I was puzzelled by this problem for almost 2 days.

7. Jul 3, 2010

### Dick

It's really difficult to comment on sort of stuff just because it's really hard to read. But it doesn't seem like you are really done. You are doing the right kind of things by changing the epsilon products into deltas. Change everything into index form and cancel equal things. If you do it right, it will work. There's no magic trick.

Last edited: Jul 3, 2010
8. Jul 3, 2010

### renrenbin

ok ,I will try again

9. Jul 4, 2010

### renrenbin

Another form of this equation is:
$$\nabla ( \vec{A} \cdot \vec{B} ) = (\vec{B} \cdot \nabla ) \vec{A} + ( \vec{A} \cdot \nabla) \vec{B} + \vec{A} \times ( \nabla \times \vec{B}) + \vec{B} \times ( \nabla \times \vec{A})$$

So, if I prove this form of it ,the proving process will be very easy.
In the right side , the 1st and 4th will make $$\vec{e}_{i} B_{j} (\partial_{i} A_{j})$$,
and the 2nd and 3rd will make $$\vec{e}_{i} A_{j} (\partial_{i} B_{j})$$
after being added together,they are equal to the left side, that's what I want.
Hah hah.
Thank you Dick!
(What makes me crazy is that I found this form in a Japan website ! I wish our forum would set a special zone and give some equations' right form.

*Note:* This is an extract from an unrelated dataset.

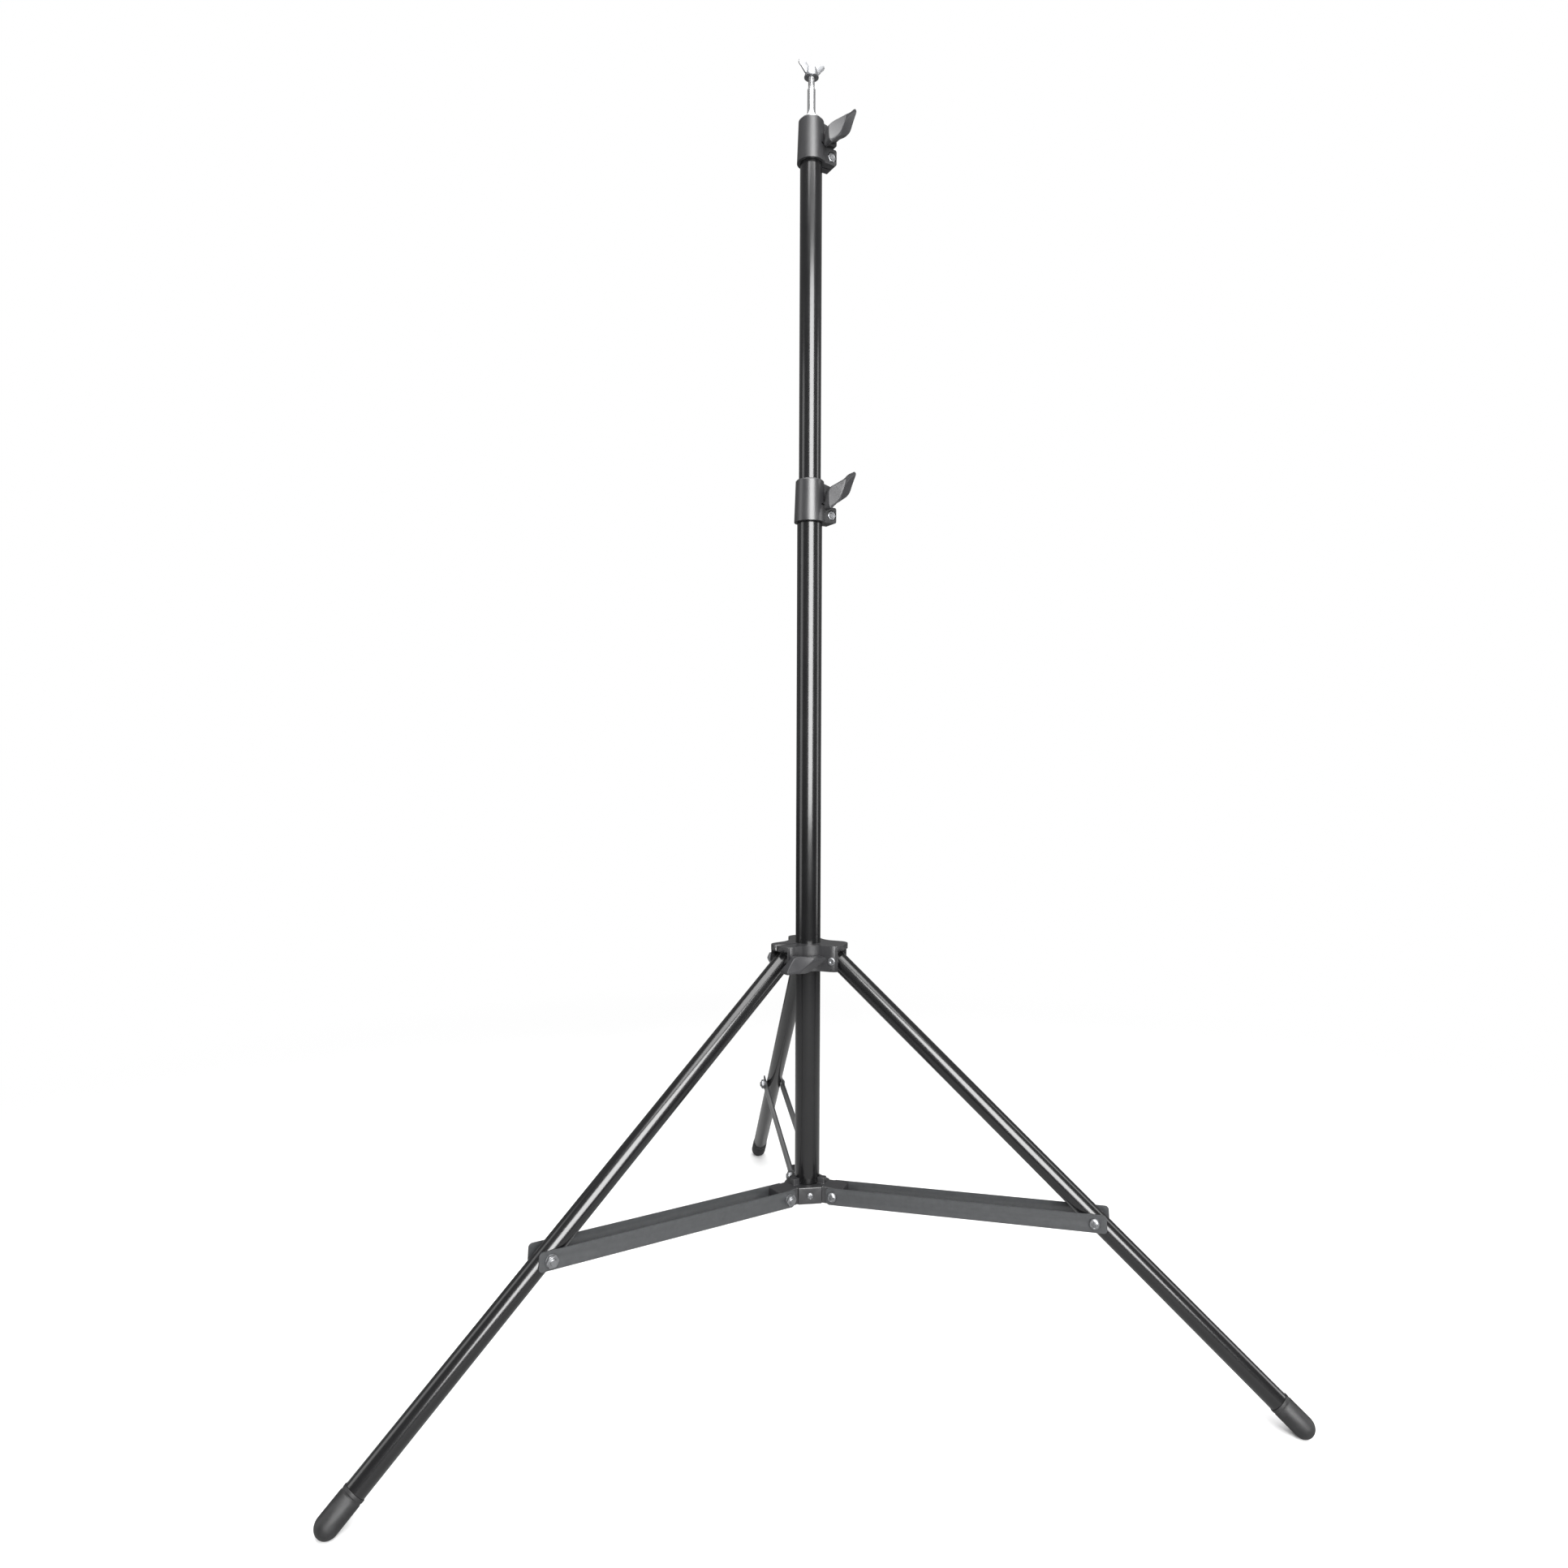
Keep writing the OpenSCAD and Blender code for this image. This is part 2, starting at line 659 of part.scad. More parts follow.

Although the initial form above is right , but for a freshman , it is really hard to read and even prove it. )
P.S.:
Can someone tell me some appliances of this equation ? It's my year vacation in college and I really haven't got enough knowledge and experience to see the appliance of the equation .

Last edited: Jul 4, 2010
10. Jul 4, 2010

### Dick

That's the same form you gave in post #5. It's also in the definitive vector identity guide which is the cover notes to Jackson's "Classical Electrodynamics". So it's likely you can find an application where A and B are vector potentials for electromagnetic fields. Good job on solving it! It really just takes patience.